SHAPE News Summary & Analysis

10 September 2003

NATO
  • France wants “significant place” in ACT

ESDP

  • Britain set to defend relationship between the EU and NATO

IRAQ

  • Schroeder: Germany prepared to train Iraqi police, soldiers
  • Iraqi president would welcome “up to 10,000” Turkish peacekeepers

NATO

  • According to AFP, Defense Minister Alliot-Marie said Tuesday that France is asking for a “significant place” in ACT. At a dinner of NATO members’ chiefs of staff in southern France, she reportedly insisted that France’s political engagement in the adaptation of the Alliance to new infrastructures “should be reflected in particular in obtaining a significant place within ACT.” She also gave an assurance that Paris “will contribute substantially” to the NRF, but came out against a reduction in the role of political leaders within the Alliance, stressing: “I don’t think that an accelerated military decision-making process which by-passes political leaderships would significantly improve efficacy.”

ESDP

  • Britain has given its strongest signal yet that it intends to defend the relationship between the EU and NATO in the forthcoming negotiation over a new EU constitution, writes the Financial Times. The newspaper adds that as the government published a white paper Tuesday spelling out its negotiating position for the intergovernmental conference on the future EU constitution, Britain’s approach to the future of ESDP emerged as the issue which may cause most friction with some European partners. According to the newspaper, the document bluntly stated that Britain would not support all the proposals on ESDP set out in the Convention text. “We believe that a flexible, inclusive approach and effective links to NATO are essential to the success of ESDP. We will not agree anything which is contradictory to, or would replace, the security guarantee established through NATO,” the white paper reportedly stressed. It also noted that there were detailed arrangements for flexibility in ESDP, so any provision in the new constitution “must not undermine these.” The Times remarks that the British attitude runs directly contrary to moves by France Germany, Belgium and Luxembourg to establish a European defense planning capability outside Brussels.

IRAQ

  • According to Reuters, Chancellor Schroeder told the German Parliament Wednesday that training Iraqi police and soldiers would do more to improve security in Iraq than bringing in extra troops and Germany is willing to support such training. According to the dispatch, he said Germany was ready to help train Iraqi police and to open its military academies to Iraqis but stressed that he had no plans to send German soldiers to Iraq. Germany was already stretched with troops in the Balkans and Afghanistan and helping with the U.S. hunt for Islamist militants launched after the Sept. 11 attacks, he reportedly noted. In an interview with Berliner Zeitung, Christoph Bertram, director of the Institute for International and Security Affairs, predicts that the Federal Republic will eventually play a military role in Iraq, under a UN or NATO effort. “I cannot imagine the Federal Republic standing aside if, for example, there is a NATO mission in Iraq under a UN mandate, as was the case in Bosnia. Invariably, there will be German officers in the staffs, and in all probability, German soldiers will have to be deployed,” Bertram speculates. While acknowledging that such a situation was still a long way off, he continues: “If the developments in Iraq get worse, … then we will very quickly reach the point when the United States will try to transfer to the UN what it is partially doing now. A NATO supreme commander, who happens to be American, could see to it that the unity of command is maintained…. Germans are proud of their profound commitment to the UN and NATO remains a very important organization for them and their security. If you put two and two together, then it is politically unconceivable that the Federal Republic would not take part in a joint UN-NATO project. I think the people would understand that.”

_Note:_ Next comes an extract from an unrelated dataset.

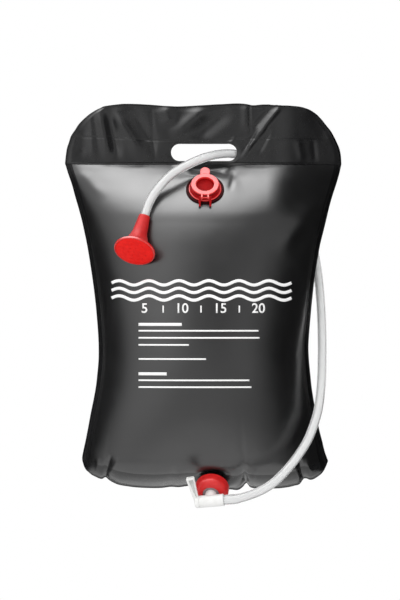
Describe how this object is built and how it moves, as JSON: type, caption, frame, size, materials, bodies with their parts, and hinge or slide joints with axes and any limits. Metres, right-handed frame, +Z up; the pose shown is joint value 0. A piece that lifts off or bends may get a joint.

  • In what it sees as a sign that the U.S. decision to seek a broader UN mandate in Iraq might be starting to pay off, the International Herald Tribune reports the acting Iraqi president said Tuesday he would welcome up to 10,000 Turkish peacekeeping troops in Iraq, under certain conditions. The newspaper says Ahmad Chalabi, the member of the Governing Council’s nine-member presidency who is serving as president for the month of September, will travel to Turkey within days to discuss Kurdish concerns about a possible Turkish troop deployment in Iraq. The newspaper quotes a Chalabi spokesman saying he favors sending an eventual Turkish force to western Iraq, far from its northern border with Turkey, and to limit the force to “no more than 10,000.” The newspaper observes that a major Turkish troop contribution would represent a breakthrough of sorts for the Bush administration.